Lenders were expected to increase rates this week because Sonia swap rates – an inter-bank lending rate, based on future interest rate expectations, have been moving higher in recent weeks.
When Sonia swaps rise sufficiently it often results in fixed mortgage rates going up, and vice versa when they fall.
As of 14 October five-year swaps were at 3.8 per cent and two-year swaps were at 4.02 per cent.
This was higher than a month earlier when five-year swaps were at 3.39 per cent and two-year swaps were at 3.73 per cent.
The rise in swaps means there is little to no margin for lenders to make money, which is why some are having to re-price higher.
However, yesterday, the ONS showed inflation falling to 1.7 per cent in the 12 months to September, down from 2.2 per cent in August.
This was the first time since April 2021 that inflation has fallen below target and was below what markets forecasts of 1.9 per cent.
Some experts believe this increases the chances that the Bank of England will speed up the pace of interest rate cuts.
Inflation watch: Inflation has dipped to 1.7%, its lowest level in over three years
As a result, Sonia swaps have since edged lower again, according to Mark Harris, chief executive of mortgage broker SPF Private Clients.
Even so, lenders are still likely to temporarily re-pricing upwards to avoid attracting too many customers on rates that won’t be making them money at present.
‘After a good run of falling mortgage rates, a number of lenders have increased pricing on the back of higher swap rates,’ says Harris.
‘The latter have risen on the back of Budget speculation and concerns over the Middle East, but since the better-than-expected inflation news and growing expectations that rates will be cut again this year, swaps have dipped again.
‘Those lenders who haven’t been able to absorb the increase in swaps have had to increase their mortgage rates.’
‘This has forced more business onto lenders who didn’t reprice and were therefore offering market-leading products.
‘As volumes rose, service could suffer so some lenders have repriced to slow down the amount of business coming in. This domino effect will continue until costs or volumes dictate a reversal.’
Harris therefore thinks we are likely to see more lenders such as Nationwide and HSBC up rates over the coming days or weeks.
Heading up again: In recent months mortgage lenders have been cutting rates but this week has seen a reversal in that trend
How long should mortgage borrowers fix for?
Harris expects rates to continue to fall in the long run and he says many borrowers are currently opting for the shorter two-year fixes based on the assumption that rates will be lower in two years’ time.

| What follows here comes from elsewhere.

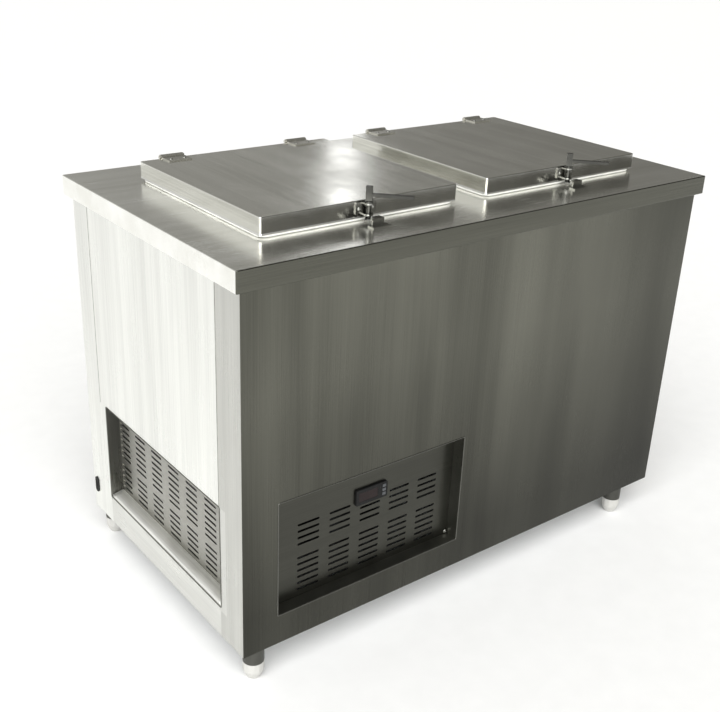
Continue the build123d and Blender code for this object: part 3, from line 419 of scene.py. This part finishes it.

‘In the short term, we expect further repricing upwards but in the longer term the direction of travel appears to be downwards,’ he says.
‘Borrowers should plan ahead and speak to a whole-of-market broker. Rates can usually be reserved up to six months before you need them; if when you come to take out the mortgage rates have fallen, your broker should switch you to a cheaper product.
‘We are finding that many clients are opting for shorter-term products in the hope that rates will be lower when they come to remortgage.’
However, Rachael Hunnisett, director at longer-term mortgage lender April Mortgages thinks borrowers may be left disappointed if they fix for two years.
She believes the era of 1-2 per cent mortgage rates is over, and says it’s important for borrowers to think carefully about taking short-term fixed rates.
‘The rise in interest rates highlights the disconnect between base rate expectations and mortgage rates,’ says Hunnisett.
‘Over the past 24 months, the mortgage market has seen considerable rate fluctuations, and mortgage rates, typically based on swap rates that factor in future market predictions, remain volatile.
‘Borrowers need to carefully assess their risk tolerance and consider whether they could handle a significant rate shock if interest rates continue to rise, especially when choosing how long to fix their mortgage.
‘Speculating on future mortgage interest rates, especially with what is often the largest financial commitment of your life – your mortgage, is a high risk strategy. There’s no indication that those low rates will return anytime soon.’